Researchers at the University of California, Los Angeles have made a major advance in the battle against cancer by showing that it’s possible to create mature T cells with important cancer-killing receptors from pluripotent stem cells.
This was achieved by using structures called artificial thymic organoids, which mimic the environment of the thymus, referring to the organ in which T cells develop from blood stem cells.

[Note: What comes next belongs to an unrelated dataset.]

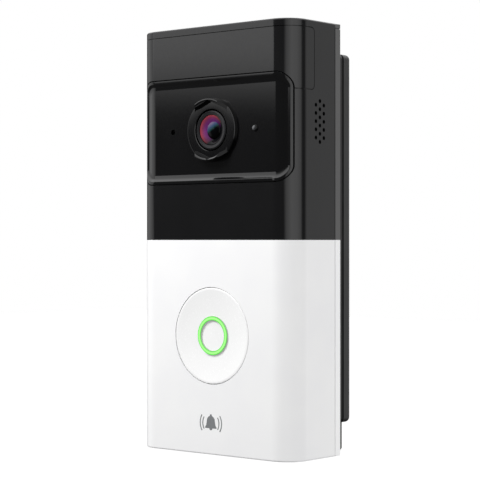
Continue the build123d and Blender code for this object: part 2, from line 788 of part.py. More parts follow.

“Using living T cells to kill cancer cells is one of the most exciting areas of cancer treatment,” Christopher Seet, a clinical instructor in the David Geffen School of Medicine at UCLA, told Digital Trends. “The idea here would be to use self-renewing pluripotent stem cells to make unlimited numbers of T cells in the lab, which could be used directly in patients. With certain tweaks, pluripotent stem cells can be genetically engineered to make T cells that would work in any individual. [This] could make T cell immunotherapies cheaper and more widely available. Currently, T cell therapies use a patient’s own T cells and it takes time and great expense to genetically engineer these T cells and give them back to the patient. In some cases, patients may not qualify if they’re too sick, don’t have enough T cells, or the cell quality is not good enough. Faster and cheaper ‘off-the-shelf’ approaches to T cell therapies are badly needed to bring these treatments to more patients.”
This “off-the-shelf” approach could ultimately work to make T cell therapies more accessible, more affordable, and — perhaps most importantly — more effective. There’s still a way to go until this work rolls out to patients, but it is extremely promising.
“Our next goal is to engineer the pluripotent stem cells to make T cells that are suited for treating any individual,” Seet continued. “To do this we need to make sure that the T cells we make are not rejected by a patient’s immune system, and also specifically attack a patient’s tumor cells and not the rest of their body. We can achieve this by engineering these traits in the stem cells, and indeed our goal is to make T cells that not only can be given to any individual, but may function better than T cells from the blood.”
A paper describing the work was recently published in the journal Cell Stem Cell. Other researchers on the work included Gay Crooks and Amélie Montel-Hagen.